Aus dem Beschluss des BGH vom 9.3.2022 – XII ZB 233/21 ergibt sich, dass auch beim Kindesunterhalt grundsätzlich bis zur Höhe des Wohnvorteils neben den Zinszahlungen zusätzlich die Tilgungsleistungen berücksichtigt werden können, die ein Unterhaltspflichtiger auf ein Darlehen zur Finanzierung einer selbstgenutzten Immobilie erbringt. Weiter führt der BGH in der genannten Entscheidung aus, überschreitet der Schuldendienst für die Immobilie den dadurch geschaffenen Wohnvorteil nicht, ist aber gleichwohl der Mindestunterhalt minderjähriger Kinder gefährdet, kann dem gesteigert Unterhaltspflichtigen zwar nicht eine vollständige Aussetzung der Tilgung, wohl aber nach den Umständen des Einzelfalls ausnahmsweise eine Tilgungsstreckung zugemutet werden. Dies komme insbesondere dann in Betracht, wenn eine besonders hohe Tilgung vereinbart wurde oder die Immobilie bereits weitgehend abbezahlt ist.

Der zur Entscheidung berufene Senat wies aber auch darauf hin, dass in jedem einzelnen Fall aufgrund einer umfassenden Interessenabwägung nach billigem Ermessen darüber entschieden werden muss, inwieweit Verbindlichkeiten des Unterhaltspflichtigen zu berücksichtigen sind. Bei dieser Interessenabwägung muss bedacht werden, dass der Unterhaltspflichtige das Existenzminimum des minderjährigen Kindes sicherzustellen hat und dafür alles zu tun hat. In die Abwägung ist aber auch andererseits einzubeziehen, dass dadurch, dass der Unterhaltspflichtige Zahlungen auf den Kredit vornimmt, überhaupt erst ein Wohnvorteil entsteht, der zulasten des Unterhaltspflichtigen dessen Einkommen erhöhend berücksichtigt wird. Deshalb ist es nicht zu beanstanden, dass bis zur Höhe des Wohnwerts der Zinsanteil und der Tilgungsanteil gegengerechnet werden. Der BGH wies in diesem Zusammenhang darauf hin, dass es sich zwar bei der Tilgung eines Immobilienkredits um Vermögensbildung handele, die jedoch nicht zulasten des minderjährigen Kindes gehe, denn ohne diese Zins- und Tilgungsleistungen des Unterhaltspflichtigen gäbe es den zu berücksichtigenden Wohnvorteil bei der Unterhaltsberechnung nicht.

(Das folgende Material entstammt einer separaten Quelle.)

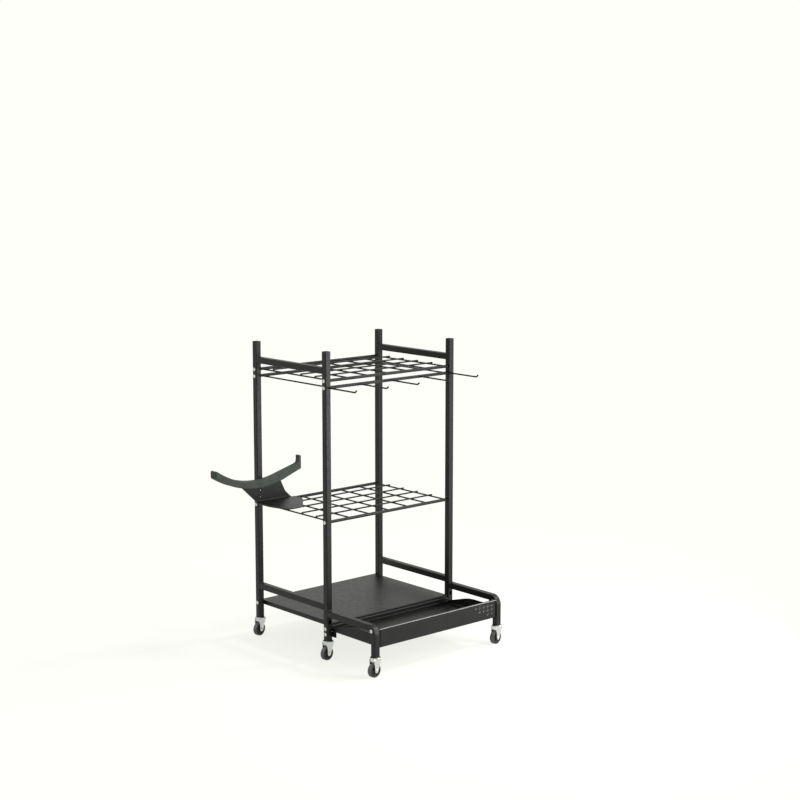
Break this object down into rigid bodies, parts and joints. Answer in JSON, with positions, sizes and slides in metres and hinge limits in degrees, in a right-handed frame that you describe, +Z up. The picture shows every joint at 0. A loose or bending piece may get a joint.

Kann der Mindestunterhalt nicht sichergestellt werden, kann der Unterhaltspflichtige verpflichtet sein, die Tilgung des Immobiliendarlehens zu strecken. Dies gilt vor allem dann, wenn die vom Unterhaltspflichtigen monatlich zu erbringende Tilgungsleistung entweder besonders hoch ist oder der Kredit bereits weitgehend abbezahlt wurde. Eine vollständige Einstellung der Tilgungsleistungen könne man vom Unterhaltspflichtigen jedoch nicht fordern.